Sparkling prose, surprising plot twists February 24, 2000 Michael J. McVay (Denton, TX United States) 14 out of 14 found this review helpful
This novel is not satirical, but dead-on accurate in its observations of a certain stratum of English society which is no longer shamed or shocked by its own actions. Brenda is put off by the "monstrous way" Tony has behaved -- namely, not allowing her to continue as the "victim" of the divorce proceeding. Her "friends" aid and abet her philanderings while gossiping behind her back, and allowing her to become penniless while they go off on holiday. Mrs.
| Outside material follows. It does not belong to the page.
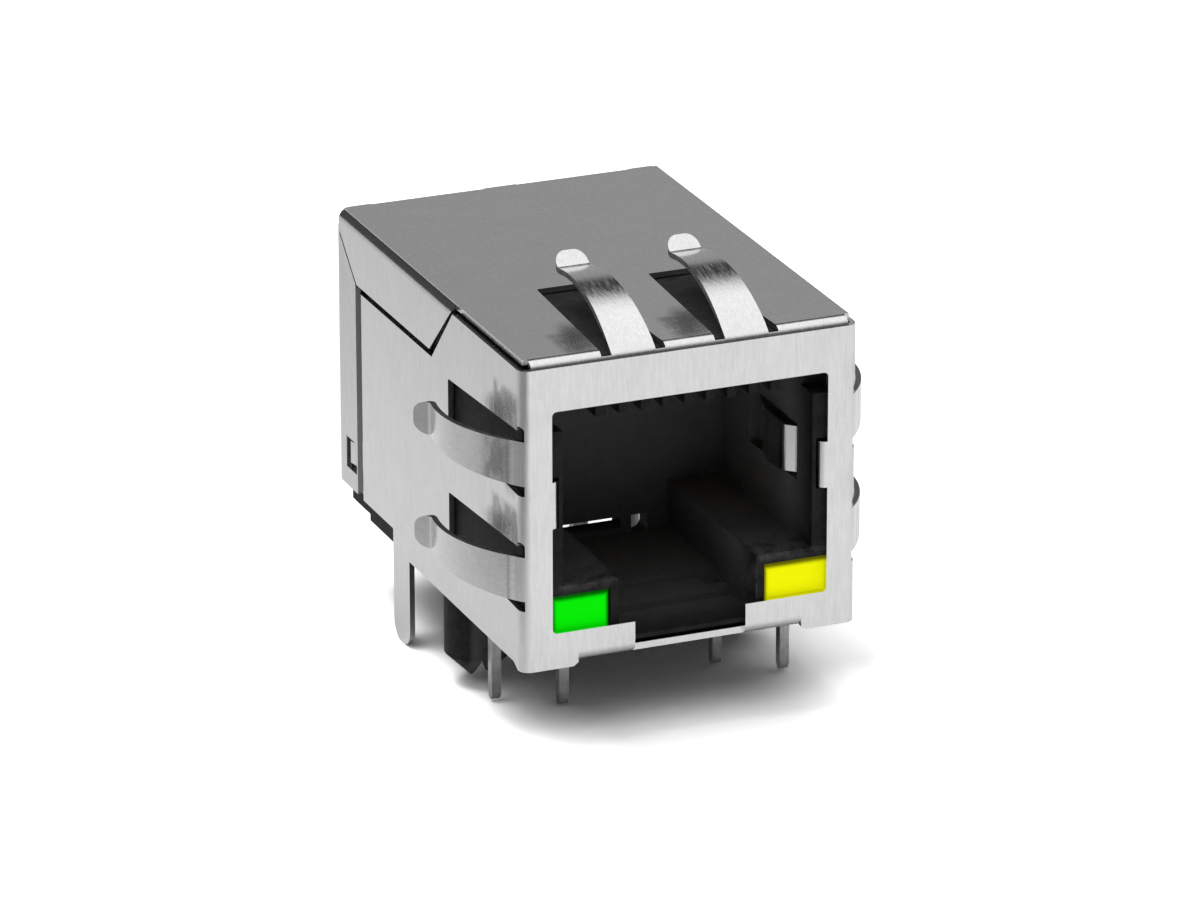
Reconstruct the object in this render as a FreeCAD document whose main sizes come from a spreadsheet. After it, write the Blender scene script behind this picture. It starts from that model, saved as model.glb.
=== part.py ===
"""Shielded board jack for an eight-contact modular plug, latch side down, with two signal lamps.

A folded tin-plated sheet wraps a moulded housing. The housing holds the plug cavity, the latch
channel, two lamp pockets and two locating posts. A carrier pushed in from behind brings eight
spring contacts over the cavity and eight pins down to the board, with the isolating parts between.

Millimetres. X to the right seen from the front, Y from the front face to the back, Z up from the
board. The origin is on the board's surface, midway between the two locating posts.
"""
import FreeCAD, Part
import math
import os

import Sketcher

os.makedirs("parts", exist_ok=True)
doc = FreeCAD.newDocument("board_jack")
sheet = doc.addObject("Spreadsheet::Sheet", "Sizes")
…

Beaver, whose son is the amoral, parasitic lover, is interested in the affair only by what can be gained monetarily from it. The astonishing twist in the story line, following Tony's harrowing adventures in the Amazon jungle, is perplexing to some readers, but in fact serves as an interesting comparison of the two totally different environments Tony has had to deal with, one of "civilized" society, and the other of the jungle. The more "civilized" people in the jungle (all the English-speaking characters) create just as many problems for Tony as the bats and mosquitoes. (Perhaps some of the previous reviewers could have thought a little more along these lines before writing a bad review.) Also, one has to think how Tony could have avoided his misfortunes. He is undone by his staidness, until it is too late. Perhaps Waugh is commenting on the English gentry in general(?) Waugh also pointedly observes how the upper-class children are brought up by nannies and stablehands, while the parents remain aloof to their daily activities. A great novel causes the reader to think on several levels, while also being an entertaining read. This novel accomplishes both goals. Every word and action has its significance in a great work such as this one!